At this point, Google popped up “The Final Countdown.” It listed the cast, the plot, and where I could buy it. All before I could finish typing a full sentence! Wow!


It made me realize something. I could use the internet to bring back all that science knowledge I once had!

But I don’t.

I use it for far more important stuff. Mostly, finding out the name of the actor my wife and I are currently watching on TV. We know we’ve seen him or her on some other show. But we can’t for the life of us remember either his/her name or the show’s name. Google it! Go to IMDB!

“Oh, right! She was the head doctor on that show we used to watch back in the ’90s!”

“Right! She was married to … what’s his name?  He was on … what was the name of that show?”

Back to Google.

So in the end, I still don’t know why my brain works the way it does. If you’re interested, here’s a link to the Kreb’s Cycle.


When I started reading it, I actually remembered most of it. Although I gotta admit. It was pretty dull. Mr. Ed was a lot more fun.

Hmm. Maybe I do know why my brain works the way it does.

27 thoughts on “WHERE THE HELL ARE MY CARKEYS? – Tom Curley”

      1. We’re in a similar meltdown. Missing kitchen scissors and the usual missing socks head the breaking news in our situation room.
        I can remember the montages director from “Casablanca” – Don Siegel. He’d go on for a stellar career as a director.
        Where’s my vaporizer? I can’t breathe.


  1. Happens all the time to me.

    One time I was looking for my phone and I finally found in my left hand.

    What right-handed person would ever think to look there?

    Liked by 2 people

      1. What seems to work for me is:
        when I put something down like my glasses,

        I look at what I’m doing and think,

        ‘I just put down my glasses!’

        But I don’t always remember to do that!

        Liked by 1 person

  2. You have to admit there is good reason you forget a lot of those things from school. A lot of it was just plain boring. The stuff you do remember comes in awfully handy for Trivial Pursuit and then again there’s always Google.

    Liked by 1 person

  3. Your Google and mine differ. If I typed in a sentence like the one you did, my Google would spit and sputter and cough up something totally unrelated to what I asked. It needs very specific parameters apparently. That’s kind of disturbing too. What if ‘Big Brother’ IS watching?? 😐

    Liked by 2 people

  4. This is one of the many reasons i am starting to write ‘The Manual For The Brain’ over at my blog (all contributions gratefully accepted). Our brains work the best when at an optimum level of stimulation, not too little (being bored) and not to much (being stressed). They also retain memories better when several centres of brain activity are focussed into the one task so that hearing a musical rhythm while hearing spoken words and translating their meaning while watching the TV will make that memory stick better than reading a long monotonous sentence in a Biology book or lecture. Emotional input during learning helps form coherent neural patterns that can be better recalled. Repetition plays a key part also – how many times a week did you hear Car 54 versus how many times did you read and remember about the Krebs Cycle?? 🙂 Being in a state of mind the brain recognises as ‘fun’ relaxes the brain and allows the central idea to be better retained than does being in a distracted or uninterested state. There is a certain truth to the idea of ‘rote’ learning also – the more often you can repeat a thing in your brain the stronger and longer lasting the neural connections become – you really do need to ‘use it or lose it’ similar to muscle mass and performance.

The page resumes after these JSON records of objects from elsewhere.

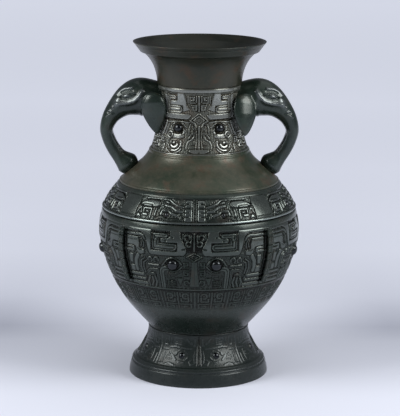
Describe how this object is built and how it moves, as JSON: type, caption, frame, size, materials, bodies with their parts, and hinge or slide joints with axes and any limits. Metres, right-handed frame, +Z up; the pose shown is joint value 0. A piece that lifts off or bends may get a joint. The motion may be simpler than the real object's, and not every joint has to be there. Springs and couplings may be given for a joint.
{
  "type": "bronze zun",
  "caption": "Archaistic bronze vase with flared mouth, elephant-head loop handles, round ribbed belly with mask bands and a spreading foot.",
  "frame": {"origin": "centre of the foot ring on the surface that the vase stands on", "axes": "+Z up along the vessel's axis, the handles on +X and -X, the front mask towards -Y"},
  "size_m": [0.2382, 0.2382, 0.4],
  "materials": {
    "plain_bronze": "dark olive-brown patina, satin",
    "relief_bronze": "dark patina with rubbed grey relief",
    "handle_bronze": "near-black polished patina",
    "inner_bronze": "dull dark bronze, unpolished"
  },
  "bodies": {
    "root": {"foot": "relief_bronze", "base_plate": "inner_bronze", "lower_belly": "relief_bronze", "belly": "relief_bronze", "shoulder_band": "relief_bronze", "shoulder": "plain_bronze", "neck": "relief_bronze", "mouth_rim": "plain_bronze", "flange_1": "relief_bronze", "flange_2": "relief_bronze", "flange_3": "relief_bronze", "flange_4": "relief_bronze", "handle_left": "handle_bronze", "handle_right": "handle_bronze", "pin_left_upper": "inner_bronze", "pin_left_lower": "inner_bronze", "pin_left_tip": "inner_bronze", "pin_right_upper": "inner_bronze", "pin_right_lower": "inner_bronze", "pin_right_tip": "inner_bronze"}
  },
  "joints": []
}
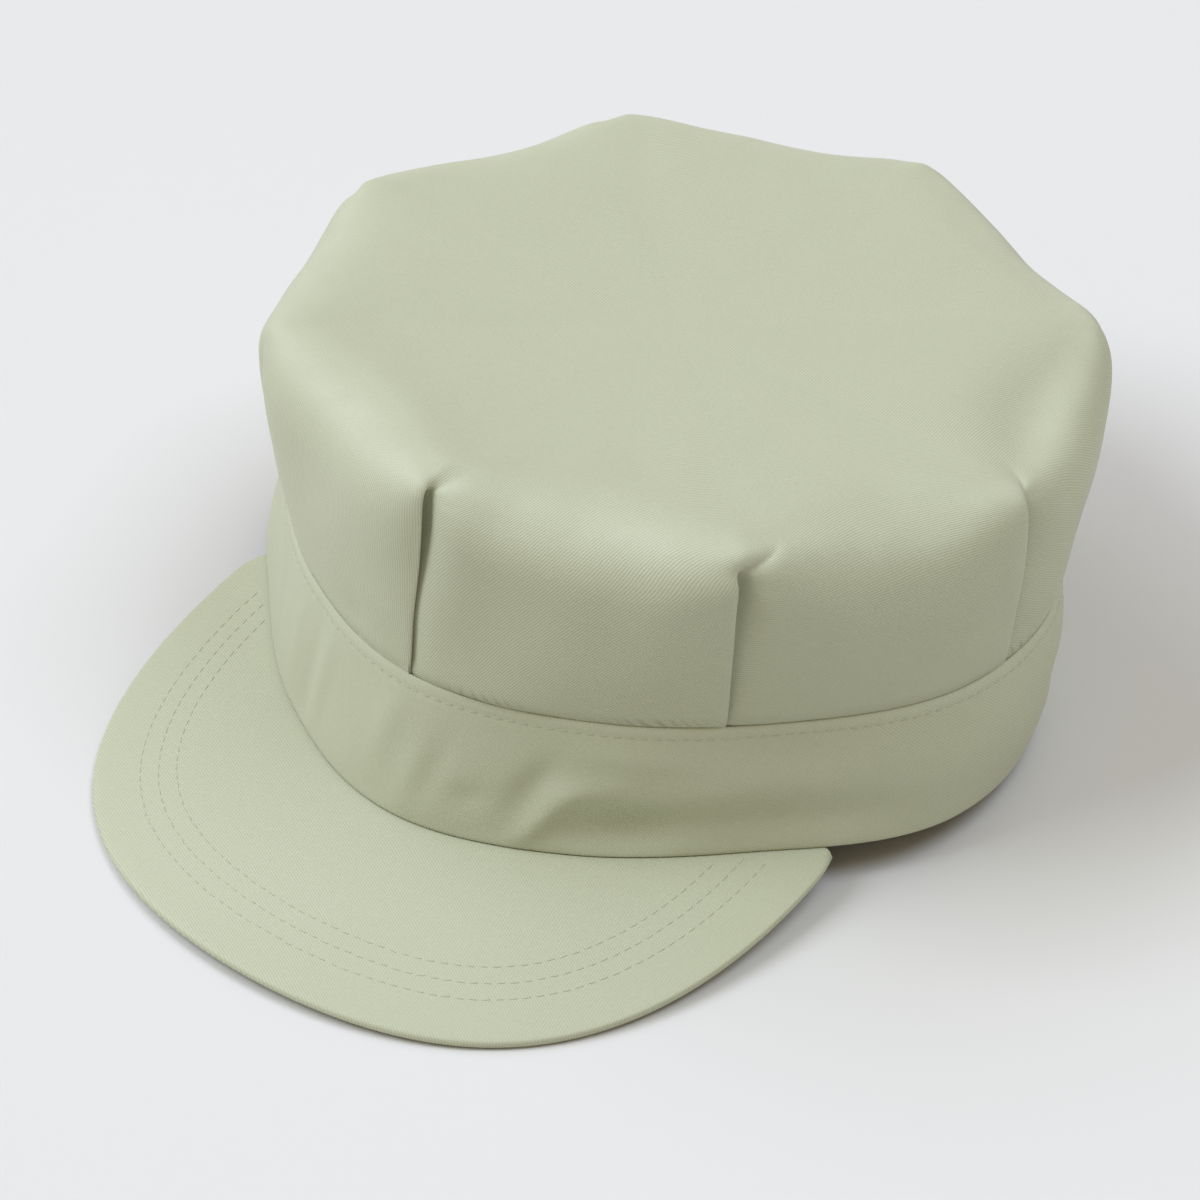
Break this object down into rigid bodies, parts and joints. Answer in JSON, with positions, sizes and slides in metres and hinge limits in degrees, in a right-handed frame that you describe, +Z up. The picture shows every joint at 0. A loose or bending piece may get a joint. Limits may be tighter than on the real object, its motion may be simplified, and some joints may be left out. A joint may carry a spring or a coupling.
{
  "type": "eight panel work cap",
  "caption": "Soft cloth work cap with an octagonal pleated crown, a plain band and a stiff curved peak, resting on a surface.",
  "frame": {"origin": "on the surface that the cap rests on, under the middle of its box", "axes": "+Z up from the surface, -Y towards the front of the peak, +X to the wearer's left"},
  "size_m": [0.2101, 0.2738, 0.1029],
  "materials": {
    "crown_twill": "moss green cotton twill, soft and matt, fine diagonal ribs",
    "band_twill": "moss green cotton twill, doubled and topstitched, soft creases",
    "peak_twill": "moss green cotton twill over a board, three rows of stitching round the rim",
    "thread": "moss green sewing thread, slightly shiny"
  },
  "bodies": {
    "root": {"crown": "crown_twill", "band": "band_twill", "peak": "peak_twill"}
  },
  "joints": []
}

    Our brains undergo constant renewal and reformation, neural connections can be lost if not used and connections can become ‘spur lines’ that become rusted if not travelled along, replaced by what we currently find as a use for our brain, what takes our current attention.

    And then there’s just plain old senility! 🙂

    Good luck with the car keys! 😉


    1. See? – if i still had a good memory i would have remembered to include the key roles that our level of awareness and our focus and breadth of attention has in building lasting memory in my original comment and not when it finally filtered down into my awareness some time later!